Мне кажется, что для многих оказало сильное влияние то, что наши отцы победили нацизм. Мы принадлежали к тем, кто был не только жертвой нацизма, а к тем кто уничтожил нацизм.
─ Шестидневная война не дала тебе такой же гордости?
─ Конечно дала. Шестидневная война… все страшно переживали. От радио не отходили. Более того, это был образец какой-то невероятной массовой солидарности.
─ Там был психоз со стороны официальных средств массовой информации против ─ и почти массовый психоз евреев за…
─ Я был дома, кто-то с улицы подскакивал: «Ну что там, что передали?». Двое моих друзей детства, которые живут сегодня здесь, и я ─ мальчишки совсем, когда услышали, что всё, победа, что взят Иерусалим, ─ пошли, купили бутылку вина, открыли ее, причем это было на виду у соседей. Мальчишество конечно… Тогда у нас возник такой романтический идеал еврея, что мы никогда больше не будем жертвами и не будем бояться.
Вечером выходили на улицу группами, евреи, украинцы. Случались драки, но страха, мне кажется, не было.
─ Это было после Шестидневной войныили всегда было?
─ Наверное, всегда было, но Шестидневная война казалась концом этого бесконечного еврейского страха.
─ Что произошло после того, как твой знакомый математик сказал, что он хочет видеть свою страну великой, и это приоритет, а не свобода и демократия? Ты стал ближе к еврейской теме?
─ Я стал селективно относиться к диссидентству. Во-первых, я очень быстро понял, что есть отвратительные диссиденты – например, русские националисты. Весь этот фестиваль диссидентского единства, когда украинские, литовские, эстонские националисты вместе с евреями, вызывал у меня сомнение. Я понял, что круг моих русских друзей диссидентов-демократов был очень небольшой группой по сравнению с разнообразными националистами. Я это увидел и как-то задумался что-ли. Кроме того, у меня тогда произошло раз и навсегда определение моего отношения к религии. Дело в том, что в то время нонконформист должен был быть религиозным. Евреи надевали кипы.

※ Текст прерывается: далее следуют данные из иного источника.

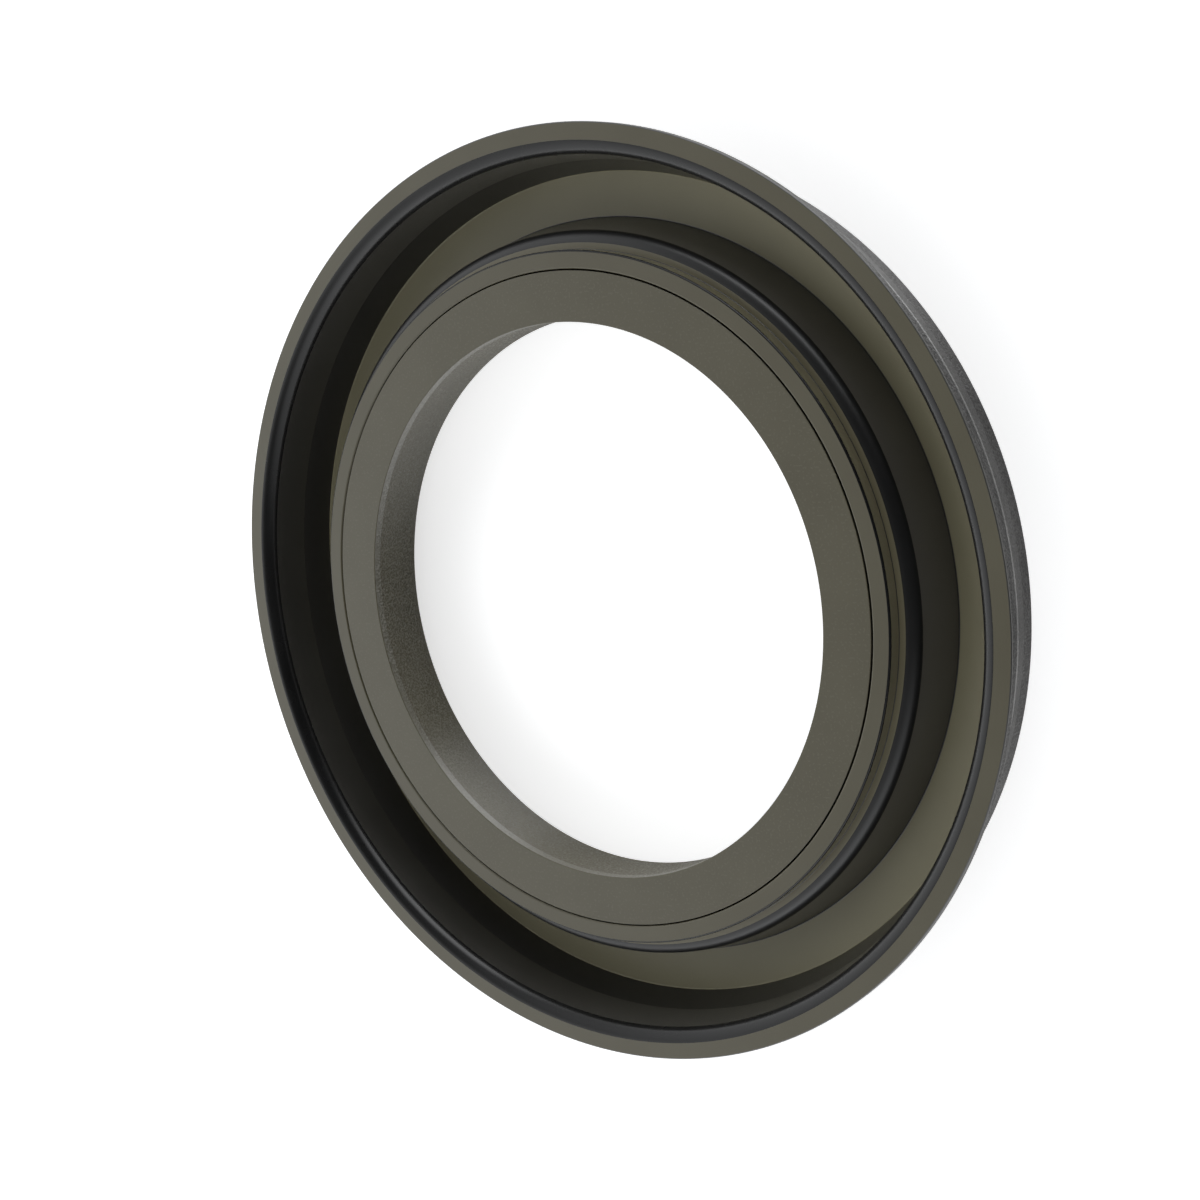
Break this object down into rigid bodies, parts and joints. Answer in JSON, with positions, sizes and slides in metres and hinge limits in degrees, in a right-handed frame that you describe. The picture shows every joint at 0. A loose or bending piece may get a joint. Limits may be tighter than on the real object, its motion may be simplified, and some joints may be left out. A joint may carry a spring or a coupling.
{
  "type": "shaft seal",
  "caption": "Collared shaft seal: a steel case with an open channel and a press-fit rim, and a plain sealing ring pressed into its hub.",
  "frame": {"origin": "centre of the flat back face, on the shaft's axis", "axes": "+Z along the shaft's axis, from the back face to the collared open front"},
  "size_m": [0.075, 0.075, 0.008],
  "materials": {
    "phosphated_steel": "satin dark olive-grey phosphate coating on turned steel",
    "filled_ptfe": "smooth satin dark olive-grey filled PTFE"
  },
  "bodies": {
    "root": {"case": "phosphated_steel", "sealing_ring": "filled_ptfe"}
  },
  "joints": []
}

─ Мы надевали кипы не для того, чтобы выполнить мицву, а чтобы открыто демонстрировать свое еврейство, свою национальную идентичность. Раньше еврейство было чем-то стыдным, и у нас произошел перелом именно такого рода.
─ Я не спорю с тобой. Но я относился к этому иначе. Дело в том, что многие из моих друзей, близких, и немало было среди них евреев, ушли тогда в христианство, ушли под влияние Ме́ня. И у меня возникло очень сильное неприятие того, что с моей точки зрения представлял собой этот нонконформистский конформизм. Более того, у меня произошло несколько прямых личных столкновений с “ме́нями”. Я понял, что, в принципе, я человек, которому религия совершенно чужда. По-видимому, я начисто лишен этого сенсора и уж, конечно, я начисто лишен какого-либо пиетета по отношению ко всякого рода клерикалам.
─ Как ты можешь объяснить сочетание высокой интеллигентности и верования такого религиозного плана.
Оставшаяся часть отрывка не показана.